Help with Conic: Hyperbola's chord of contact

Question

please help with this proof.

"Show that the tangents at the endpoints of a focal chord of the hyperbola $ \frac{x^2}{a^2} - \frac{y^2}{b^2} = 1 $ meet on the corresponding directrix."

This is a homework question with two part where the first part is to prove the converse of the above statement (namely prove that the chord of contact from a point on directrix is a focal chord)

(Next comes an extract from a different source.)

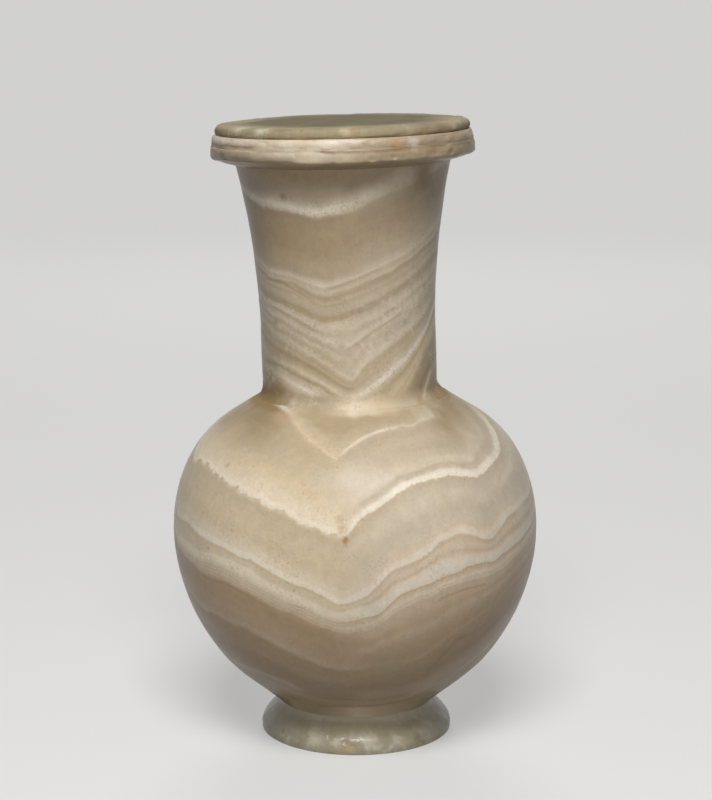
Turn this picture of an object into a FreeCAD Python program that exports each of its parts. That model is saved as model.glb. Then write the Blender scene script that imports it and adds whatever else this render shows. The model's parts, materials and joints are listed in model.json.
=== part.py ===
"""Lidded travertine vase in six pieces: a flared foot, a round belly, a tall flared neck
with its rim, a disc lid, and the two thin beds of gypsum plaster that hold the foot and
the neck. Millimetres, +Z up. The origin is on the ground, under the middle of the belly.

The neck was set a little askew on the belly: its axis starts beside the belly's and leans
towards -X. The neck and the lid are drawn upright on the Z axis and leaned afterwards.
"""
import FreeCAD, Part

import math
import os

# Joints between the stones
BED_THICKNESS = 0.4        # plaster between two stones
CUT_OVERRUN = 2.0          # how far a cutting solid runs past what it cuts

# Foot: a low flared disc, turned about its own axis
FOOT_OFFSET = 0.4          # its axis stands this far to +X of the belly's
FOOT_HEIGHT = 11.0
FOOT_RADIUS = 37.8         # at its widest, just above the ground
FOOT_TREAD_RADIUS = 37.0   # outer edge of the ring that it stands on
FOOT_TREAD_WIDTH = 8.5
FOOT_HOLLOW_DEPTH = 2.4    # the shallow hollow inside that ring
FOOT_WIDEST_HEIGHT = 3.0
FOOT_SLOPE_HEIGHT = 5.0    # the slope above, carried down, meets the widest radius here
FOOT_TOP_RADIUS = 31.0

# Belly: the points between its base and its seat are shares of its radius and height
BELLY_RADIUS = 71.2
BELLY_HEIGHT = 123.4       # from its flat base to its flat seat for the neck
BELLY_OUTLINE_SHARES = (
    (0.552, 0.070),
    (0.712, 0.151),
    (0.862, 0.272),
    (0.952, 0.394),
    (1.000, 0.572),
    (0.940, 0.759),
    (0.833, 0.864),
    (0.726, 0.921),
    (0.617, 0.961),
)
BELLY_WALL = 8.0
BELLY_FLOOR = 11.5         # stone under the hollow, on the axis
BASE_SETBACK = 1.2         # the flat base ends this far inside the foot's top edge
SEAT_MARGIN = 0.2          # the seat ends this far outside the neck's base

# Round tenon under the belly, in a socket in the foot
TENON_RADIUS = 16.0
TENON_LENGTH = 4.0

# Neck, along its own axis
NECK_OFFSET = -2.1         # its axis crosses the belly's seat at this X
NECK_LEAN = 1.6            # degrees from upright, towards -X
NECK_RADIUS = 34.0
NECK_STRAIGHT = 25.2       # upright stretch above the base, before the flare
NECK_FLARE = 64.0          # from there to the underside of the rim
NECK_TOP_RADIUS = 41.2
NECK_WALL = 7.0
SPIGOT_LEDGE = 3.6         # the base rests on this much stone outside the spigot
SPIGOT_LENGTH = 5.0        # the spigot reaches this far into the belly's mouth

# Rim, one stone with the neck: each rise is counted from where it leaves the neck
RIM_THICKNESS = 11.7
RIM_RADIUS = 50.7
RIM_UNDER_RADIUS = 48.3    # the sloping underside starts to round up here
RIM_UNDER_RISE = 1.7
RIM_WIDEST_LOW = 4.2       # the lower band is widest between these two rises
RIM_WIDEST_HIGH = 7.2
RIM_GROOVE_RADIUS = 49.9   # bottom of the worn line between the two bands
RIM_GROOVE_RISE = 8.0
RIM_UPPER_RADIUS = 50.2
RIM_UPPER_RISE = 8.8
RIM_TOP_RADIUS = 47.8      # outer edge of the flat top

# Lid: a disc with a low round boss underneath
LID_THICKNESS = 3.8        # at the edge of its slightly crowned top
LID_CROWN = 0.3
LID_RADIUS = 48.6
LID_UNDER_RADIUS = 47.4    # outer edge of the flat underside
LID_WIDEST_RISE = 1.3
LID_TOP_RADIUS = 45.6      # the crowned top ends here and rounds down to the edge
BOSS_DEPTH = 6.5
BOSS_CLEARANCE = 0.8       # all round, between the boss and the mouth
BOSS_ROUND = 1.5

# Radii and heights that follow from the sizes above
BORE_RADIUS = NECK_RADIUS - NECK_WALL
MOUTH_RADIUS = NECK_TOP_RADIUS - NECK_WALL
SPIGOT_RADIUS = NECK_RADIUS - SPIGOT_LEDGE
BOSS_RADIUS = MOUTH_RADIUS - BOSS_CLEARANCE
BASE_RADIUS = FOOT_TOP_RADIUS - FOOT_OFFSET - BASE_SETBACK
SEAT_RADIUS = NECK_RADIUS + abs(NECK_OFFSET) + SEAT_MARGIN

BELLY_BASE = FOOT_HEIGHT + BED_THICKNESS
TENON_END = FOOT_HEIGHT - TENON_LENGTH
SEAT = BELLY_BASE + BELLY_HEIGHT
SPIGOT_END = SEAT - SPIGOT_LENGTH
NECK_BASE = SEAT + BED_THICKNESS
FLARE_START = NECK_BASE + NECK_STRAIGHT
RIM_UNDER = FLARE_START + NECK_FLARE
RIM_TOP = RIM_UNDER + RIM_THICKNESS

ORIGIN = FreeCAD.Vector(0, 0, 0)
UP = FreeCAD.Vector(0, 0, 1)


def at(radius, height):
    """A point of an outline, which lies in the XZ plane."""
    return FreeCAD.Vector(radius, 0, height)


def path(*points):
    """Straight edges through the points, in order."""
    return [Part.LineSegment(a, b).toShape() for a, b in zip(points, points[1:])]


def soft_corner(start, corner, end):
    """A curve that leaves start towards corner and reaches end from there."""
    curve = Part.BezierCurve()
    curve.setPoles([start, corner, end])
    return curve.toShape()


def smooth(points):
    """One smooth curve through the points."""
    curve = Part.BSplineCurve()
    curve.interpolate(points)
    return curve.toShape()


def turned(edges):
    """The solid swept by a closed outline, once round the Z axis."""
    face = Part.Face(Part.Wire(edges))
    return face.revolve(ORIGIN, UP, 360)


def cylinder(radius, low, high, offset=0):
    """An upright cylinder between two heights, offset along X."""
    return Part.makeCylinder(radius, high - low, at(offset, low), UP)


def leaned(shape):
    """A shape drawn upright on the Z axis, set on the neck's leaning axis."""
    moved = shape.copy()
    moved.translate(at(NECK_OFFSET, 0))
    moved.rotate(at(NECK_OFFSET, SEAT), FreeCAD.Vector(0, -1, 0), NECK_LEAN)
    return moved


def flare(radius, top_radius):
    """Arc of a wall that is upright where the flare starts and widens up to the rim."""
    gain = top_radius - radius
    bend = (NECK_FLARE ** 2 + gain ** 2) / (2 * gain)
    middle = NECK_FLARE / 2
    middle_radius = radius + bend - math.sqrt(bend ** 2 - middle ** 2)
    return Part.Arc(
        at(radius, FLARE_START),
        at(middle_radius, FLARE_START + middle),
        at(top_radius, RIM_UNDER),
    ).toShape()


def belly_points():
    """The belly's outline, from the edge of its base to the edge of its seat."""
    between = [at(r * BELLY_RADIUS, BELLY_BASE + h * BELLY_HEIGHT) for r, h in BELLY_OUTLINE_SHARES]
    return [at(BASE_RADIUS, BELLY_BASE), *between, at(SEAT_RADIUS, SEAT)]


def inset(points, wall):
    """The inner points of an outline, each moved inwards, square to it, by the wall."""
    moved = []
    for before, here, after in zip(points, points[1:], points[2:]):
        run, rise = after.x - before.x, after.z - before.z
        length = math.hypot(run, rise)
        moved.append(at(here.x - wall * rise / length, here.z + wall * run / length))
    return moved


def make_foot():
    tread_inner = FOOT_TREAD_RADIUS - FOOT_TREAD_WIDTH
    outline = [
        *path(at(0, FOOT_HEIGHT), at(0, FOOT_HOLLOW_DEPTH)),
        soft_corner(
            at(0, FOOT_HOLLOW_DEPTH),
            at(tread_inner / 2, FOOT_HOLLOW_DEPTH),
            at(tread_inner, 0),
        ),
        *path(at(tread_inner, 0), at(FOOT_TREAD_RADIUS, 0)),
        soft_corner(
            at(FOOT_TREAD_RADIUS, 0),
            at(FOOT_RADIUS, 0),
            at(FOOT_RADIUS, FOOT_WIDEST_HEIGHT),
        ),
        soft_corner(
            at(FOOT_RADIUS, FOOT_WIDEST_HEIGHT),
            at(FOOT_RADIUS, FOOT_SLOPE_HEIGHT),
            at(FOOT_TOP_RADIUS, FOOT_HEIGHT),
        ),
        *path(at(FOOT_TOP_RADIUS, FOOT_HEIGHT), at(0, FOOT_HEIGHT)),
    ]
    foot = turned(outline)
    foot.translate(at(FOOT_OFFSET, 0))
    socket = cylinder(
        TENON_RADIUS + BED_THICKNESS,
        TENON_END - BED_THICKNESS,
        FOOT_HEIGHT + CUT_OVERRUN,
    )
    return foot.cut(socket)


def make_foot_bedding():
    sheet = cylinder(BASE_RADIUS, FOOT_HEIGHT, BELLY_BASE)
    filling = cylinder(TENON_RADIUS + BED_THICKNESS, TENON_END - BED_THICKNESS, BELLY_BASE)
    tenon = cylinder(TENON_RADIUS, TENON_END, BELLY_BASE + CUT_OVERRUN)
    return sheet.fuse(filling).cut(tenon).removeSplitter()


def make_belly():
    points = belly_points()
    stone = turned([
        *path(at(0, SEAT), at(0, TENON_END), at(TENON_RADIUS, TENON_END)),
        *path(at(TENON_RADIUS, TENON_END), at(TENON_RADIUS, BELLY_BASE), points[0]),
        smooth(points),
        *path(points[-1], at(0, SEAT)),
    ])
    floor = BELLY_BASE + BELLY_FLOOR
    ceiling = SEAT - BELLY_WALL
    wall = inset(points, BELLY_WALL)
    hollow = turned([
        *path(at(0, ceiling), at(0, floor)),
        soft_corner(at(0, floor), at(wall[0].x, floor), wall[1]),
        smooth([*wall[1:], at(SPIGOT_RADIUS, ceiling)]),
        *path(at(SPIGOT_RADIUS, ceiling), at(0, ceiling)),
    ])
    mouth = cylinder(
        SPIGOT_RADIUS + BED_THICKNESS,
        ceiling - CUT_OVERRUN,
        SEAT + CUT_OVERRUN,
        NECK_OFFSET,
    )
    return stone.cut(hollow).cut(mouth)


def make_neck_bedding():
    sheet = cylinder(NECK_RADIUS, SEAT, NECK_BASE, NECK_OFFSET)
    sleeve = cylinder(SPIGOT_RADIUS + BED_THICKNESS, SPIGOT_END, NECK_BASE, NECK_OFFSET)
    spigot = cylinder(SPIGOT_RADIUS, SPIGOT_END - CUT_OVERRUN, NECK_BASE + CUT_OVERRUN, NECK_OFFSET)
    return sheet.fuse(sleeve).cut(spigot).removeSplitter()


def rim_outline():
    """The rim's edges, from the top of the neck round to the edge of its flat top."""
    neck_top = at(NECK_TOP_RADIUS, RIM_UNDER)
    under = at(RIM_UNDER_RADIUS, RIM_UNDER + RIM_UNDER_RISE)
    low = at(RIM_RADIUS, RIM_UNDER + RIM_WIDEST_LOW)
    high = at(RIM_RADIUS, RIM_UNDER + RIM_WIDEST_HIGH)
    groove = at(RIM_GROOVE_RADIUS, RIM_UNDER + RIM_GROOVE_RISE)
    upper = at(RIM_UPPER_RADIUS, RIM_UNDER + RIM_UPPER_RISE)
    return [
        *path(neck_top, under),
        soft_corner(under, at(RIM_RADIUS, under.z), low),
        *path(low, high),
        soft_corner(high, at(RIM_RADIUS, groove.z), groove),
        soft_corner(groove, at(RIM_UPPER_RADIUS, groove.z), upper),
        soft_corner(upper, at(RIM_UPPER_RADIUS, RIM_TOP), at(RIM_TOP_RADIUS, RIM_TOP)),
    ]


def make_neck():
    root = NECK_BASE - CUT_OVERRUN
    shaft = leaned(turned([
        *path(at(0, RIM_TOP), at(0, root), at(NECK_RADIUS, root), at(NECK_RADIUS, FLARE_START)),
        flare(NECK_RADIUS, NECK_TOP_RADIUS),
        *rim_outline(),
        *path(at(RIM_TOP_RADIUS, RIM_TOP), at(0, RIM_TOP)),
    ]))
    # The leaning shaft is sawn off level, to stand on the belly's level seat.
    sawn_off = cylinder(BELLY_RADIUS, root - NECK_RADIUS, NECK_BASE)
    spigot = cylinder(SPIGOT_RADIUS, SPIGOT_END, NECK_BASE, NECK_OFFSET)
    low = SPIGOT_END - CUT_OVERRUN
    high = RIM_TOP + CUT_OVERRUN
    bore = leaned(turned([
        *path(at(0, high), at(0, low), at(BORE_RADIUS, low), at(BORE_RADIUS, FLARE_START)),
        flare(BORE_RADIUS, MOUTH_RADIUS),
        *path(at(MOUTH_RADIUS, RIM_UNDER), at(MOUTH_RADIUS, high), at(0, high)),
    ]))
    return shaft.cut(sawn_off).fuse(spigot).cut(bore)


def make_lid():
    edge = RIM_TOP + LID_THICKNESS
    crown = edge + LID_CROWN
    boss_end = RIM_TOP - BOSS_DEPTH
    widest = at(LID_RADIUS, RIM_TOP + LID_WIDEST_RISE)
    under = at(LID_UNDER_RADIUS, RIM_TOP)
    top = at(LID_TOP_RADIUS, edge)
    boss_side = at(BOSS_RADIUS, boss_end + BOSS_ROUND)
    boss_face = at(BOSS_RADIUS - BOSS_ROUND, boss_end)
    return leaned(turned([
        *path(at(0, crown), at(0, boss_end), boss_face),
        soft_corner(boss_face, at(BOSS_RADIUS, boss_end), boss_side),
        *path(boss_side, at(BOSS_RADIUS, RIM_TOP), under),
        soft_corner(under, at(LID_RADIUS, RIM_TOP), widest),
        soft_corner(widest, at(LID_RADIUS, edge), top),
        soft_corner(top, at(LID_TOP_RADIUS / 2, crown), at(0, crown)),
    ]))


PIECES = {
    "foot": make_foot,
    "foot_bedding": make_foot_bedding,
    "belly": make_belly,
    "neck_bedding": make_neck_bedding,
    "neck": make_neck,
    "lid": make_lid,
}


def main():
    os.makedirs("parts", exist_ok=True)
    for name, make in PIECES.items():
        shape = make()
        print(name, len(shape.Solids), round(shape.Volume / 1000, 2), "cm3", shape.isValid())
        shape.exportStep(f"parts/{name}.step")


main()
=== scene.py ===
"""The looks of a lidded banded stone vase: belly, neck with its rim, foot and lid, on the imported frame."""

import json
import math
from functools import cached_property
from types import SimpleNamespace

import bmesh
import bpy
import numpy as np
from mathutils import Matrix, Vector
from mathutils.bvhtree import BVHTree


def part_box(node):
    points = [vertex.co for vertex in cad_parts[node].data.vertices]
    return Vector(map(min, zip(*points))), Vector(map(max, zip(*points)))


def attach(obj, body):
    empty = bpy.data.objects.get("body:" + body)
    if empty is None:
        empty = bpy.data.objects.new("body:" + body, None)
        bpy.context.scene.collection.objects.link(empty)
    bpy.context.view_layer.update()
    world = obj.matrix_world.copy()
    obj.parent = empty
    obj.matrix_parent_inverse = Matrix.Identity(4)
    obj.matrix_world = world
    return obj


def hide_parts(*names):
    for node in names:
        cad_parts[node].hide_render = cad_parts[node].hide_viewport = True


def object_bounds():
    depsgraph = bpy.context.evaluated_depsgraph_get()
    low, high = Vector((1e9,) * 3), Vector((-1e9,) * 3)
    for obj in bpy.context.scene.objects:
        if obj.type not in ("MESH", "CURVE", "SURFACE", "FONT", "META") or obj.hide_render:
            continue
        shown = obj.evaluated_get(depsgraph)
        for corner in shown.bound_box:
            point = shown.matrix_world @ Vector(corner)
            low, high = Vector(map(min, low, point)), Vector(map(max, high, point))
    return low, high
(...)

For the first part I was able to utilize the following equation for chord of contact from a point $P(x_0, y_0)$

\begin{align} \frac{x_0 x}{a^2} - \frac{y_0 y}{b^2} = 1 \end{align}

Then substitute $x_0$ for $\pm \frac{a}{e} $ (x coordinate of directrix) and then show that $S(\pm ae, 0) $ (coordinate of focuses) satisfy the equation.

But it seem I could not use the same method to show the second part.

Please help. Thanks.

Answer 1

Use parametric form

$P_0:(x_0=a\sec\alpha,y_0=b\tan\alpha)$ and $P_1:(x_1=a\sec\beta,y_1=b\tan\beta)$

Find the abscissa$(h)$ of the intersection of the tangents at $P_0,P_1$ to be $a\dfrac{\sin(\alpha-\beta)}{\sin\alpha-\sin\beta}$

Now apply the condition of the collinearity of $P_0,P_1,S$ to get $e =\pm\dfrac{\sin\alpha-\sin\beta}{\sin(\alpha-\beta)}$

So, $h\cdot e=\pm a$ as $\sin\alpha-\sin\beta,\sin(\alpha-\beta)\ne0$

Answer 2

This likely isn’t quite the way that whoever wrote the problem had in mind, but both directions are straightforward to prove using pole/polar relations: the polar line of a point external to the hyperbola contains the chord of contact.

Write the equation of the hyperbola in matrix form as $$\mathbf x^TC\mathbf x=\begin{bmatrix}x&y&1\end{bmatrix}\begin{bmatrix}\frac1{a^2}&0&0\\0&-\frac1{b^2}&0\\0&0&-1\end{bmatrix}\begin{bmatrix}x\\y\\1\end{bmatrix}=0.$$ Using homogeneous coordinates, a point $\mathbf p$ lies on the line $\mathbf l$ iff $\mathbf p^T\mathbf l=0$. (This is just the point-normal form of the equation of a line written a bit differently.) The polar line of a point $\mathbf p$ is $C\mathbf p$ and the pole of a line $\mathbf l$ is $C^{-1}\mathbf l$. The former is the same as the formula that you have for the chord of contact for the point $(x_0,y_0)$.

So, for the first part, we need to verify that each focus lies on the polar line of a point $(\pm a/e,y)$ on the corresponding directrix: $$\begin{bmatrix}\pm a e&0&1\end{bmatrix}\begin{bmatrix}\frac1{a^2}&0&0\\0&-\frac1{b^2}&0\\0&0&-1\end{bmatrix}\begin{bmatrix}\pm\frac ae\\y\\1\end{bmatrix}=\begin{bmatrix}\pm a e&0&1\end{bmatrix}\begin{bmatrix}\pm\frac1{ae}\\-\frac y{b^2}\\-1\end{bmatrix}=0.\qquad\checkmark$$

For the other direction, we take an arbitrary line $\mathbf l=[\lambda:\mu:\mp \lambda ae]$ through the focus $(\pm ae,0)$ and compute its pole. The resulting point must lie on the corresponding directrix, i.e., on the line $[1:0:\mp a/e]$. $$\begin{bmatrix}1&0&\mp\frac ae\end{bmatrix}\begin{bmatrix}a^2&0&0\\0&-b^2&0\\0&0&-1\end{bmatrix}\begin{bmatrix}\lambda\\\mu\\\mp\lambda ae\end{bmatrix}=\begin{bmatrix}1&0&\mp\frac ae\end{bmatrix}\begin{bmatrix}\lambda a^2\\-\mu b^2\\\pm\lambda ae\end{bmatrix}=0.\qquad\checkmark$$

In fact, a focus and its corresponding directrix form a pole-polar pair: $$\begin{bmatrix}\frac1{a^2}&0&0\\0&-\frac1{b^2}&0\\0&0&-1\end{bmatrix}\begin{bmatrix}\pm ae\\0\\1\end{bmatrix}=\begin{bmatrix}\pm\frac ea\\0\\-1\end{bmatrix}.$$ The homogeneous vector on the right-hand side is equivalent to the Cartesian equation $\pm\frac eax-1=0$, or $x=\pm\frac ae$.

Answer 3

Recall that a focus is the pole of the corresponding directrix. The tangents at the endpoints of a focal chords meets at its pole which belongs to the polar of the focus, hence it belongs to the directrix.